En politique, on peut considérer comme étant de la sorcellerie tous ces actes ignobles nuisant à l'intérêt général, au nombre desquels il faut compter le népotisme, la gabegie et toutes les formes de corruption. Enquêter sur la gestion des affaires publiques peut donc être comparé à un véritable Gôpô. Face à toutes ces accusations contre le ministre de l'Intérieur, les immaculées conceptions du Rhdp se sont empressées de demander une enquête parlementaire, en plus de l'enquête judiciaire.

Pour le professeur Mamadou Koulibaly qui a porté haut et fort la voix d'une partie de ces accusations, il importe, d'une part, de dénoncer et de sanctionner les brebis galeuses de la bergerie Fpi, pour lui redonner une certaine crédibilité devant une partie non moins considérable du peuple qui crie à la trahison et, d'autre part, de redonner à la politique son sens éthique de servir l'intérêt général.

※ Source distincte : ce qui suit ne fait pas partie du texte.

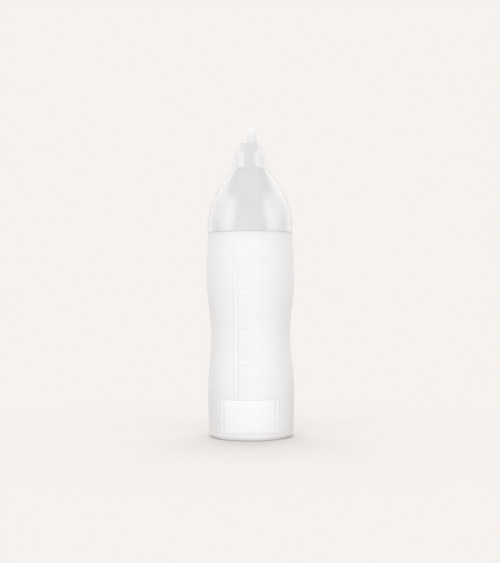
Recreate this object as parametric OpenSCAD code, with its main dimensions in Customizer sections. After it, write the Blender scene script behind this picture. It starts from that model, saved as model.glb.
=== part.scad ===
// Squeeze bottle: a waisted, wide-mouth plastic bottle with a screw-on
// conical hood, a small off-centre spout and a pull-off closure cap.
// Origin at the centre of the base ring, +Z up, the graduated front faces -Y.
// Millimetres.

/* [Bottle body] */
// Height of the body up to its shoulder
body_h = 142; // [140:0.5:144]
// Outer radius just above the base corner
base_r = 29.5; // [29:0.1:29.8]
// Outer radius of the lower bulge
belly_r = 29.95; // [29.8:0.05:30.2]
// Height of the widest point of the lower bulge
belly_z = 33; // [28:1:38]
// Outer radius at the waist, where the hand grips
waist_r = 27.4; // [26.5:0.1:28.5]
// Height of the waist
waist_z = 70; // [64:1:76]
// Outer radius of the upper bulge
chest_r = 30.4; // [30:0.1:31]
// Height of the widest point of the upper bulge
chest_z = 108.5; // [102:0.5:114]
// Outer radius at the shoulder, under the hood
shoulder_r = 29.0; // [28.8:0.1:29.4]
// Wall thickness of the blown body
body_wall = 1.0; // [0.8:0.1:1.2]
// Radius of the rounding between base and side
base_corner = 3.0; // [2:0.5:4]
// Inner radius of the flat ring the bottle stands on
foot_in_r = 21.5; // [20:0.5:23]
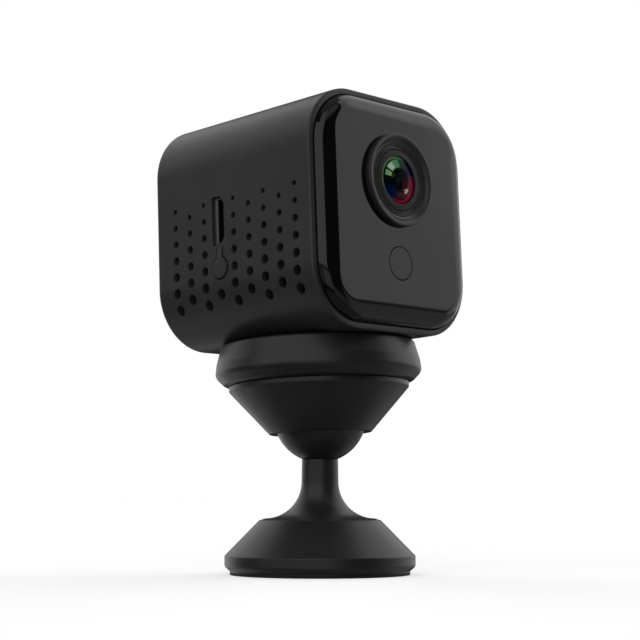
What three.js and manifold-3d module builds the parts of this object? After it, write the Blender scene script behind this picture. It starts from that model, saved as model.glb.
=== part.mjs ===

Pour le Rhdp (coalition de l'opposition), dont la demande est malgré tout légitime, l'occasion toute belle est trouvée de montrer au peuple qu'il y a de la paille dans les yeux de son adversaire Fpi.

Mais la démarche des députés Rhdp comporte des inconvénients. Elle ouvre de fait la boîte de pandore. Certes, la politique est loin de se confondre avec une homélie, mais celle-ci pourrait tout de même sagement inspirer les exigences et les actions de l'homme politique. Tout semble se passer comme si le Rhdp n'avait pas auparavant médité cette parole scripturaire :

“Pourquoi vois-tu la paille qui est dans l'œil de ton frère et n'aperçois- tu pas la poutre qui est dans ton œil ? Ou comment peux-tu dire à ton frère : Laisse-moi ôter une paille de ton œil, toi qui as une poutre dans le tien ? Hypocrite, ôte premièrement la poutre de ton œil, et alors tu verras comment ôter la paille de l'œil de ton frère”. (Matthieu 7 ; 3-5). Et, encore une nouvelle fois, c'est le Fpi qui semble l'avoir compris.

Le parti au pouvoir envisage à juste raison d'ôter la poutre de l'œil du Rhdp. Il a donc demandé qu'une enquête parlementaire soit également faite sur les trafics de diamant, d'or et de cacao en zone rebelle, ainsi que sur la téléphonie cellulaire et le foncier urbain à Abidjan. Cette demande également légitime des députés du Fpi devrait être accueillie avec acclamations par le Pdci. Du coup, cette épreuve généralisée du Gôpô serait l'occasion idéale pour tous les partis gouvernant ayant des candidats à l'élection présidentielle de faire la preuve de leur bonne moralité, de susciter la confiance des futurs électeurs et même de déterminer leur choix, pourvu que ces différentes enquêtes soient sérieusement et rigoureusement menées dans un esprit de transparence et de justice.

Mais la moralisation de la vie publique, en prenant un tel tournant, peut donner des frayeurs. Car il se pourrait que chaque accusateur, prenant conscience de son péché, refuse de jeter la pierre à l'accusé, à l'instar des Scribes et pharisiens renonçant à jeter la pierre à la femme adultère: “Que celui de vous qui est sans péché jette le premier la pierre contre elle. (..) Quand ils entendirent cela, accusés par leur conscience, ils se retirèrent un à un, depuis les plus âgés jusqu'aux derniers (…)” (Jean 8, 7-9).

Toutes celles et tous ceux qui, dans un camp comme dans l'autre, ont réclamé le Gôpô parlementaire peuvent-ils aller jusqu'au bout ? Attendons de voir.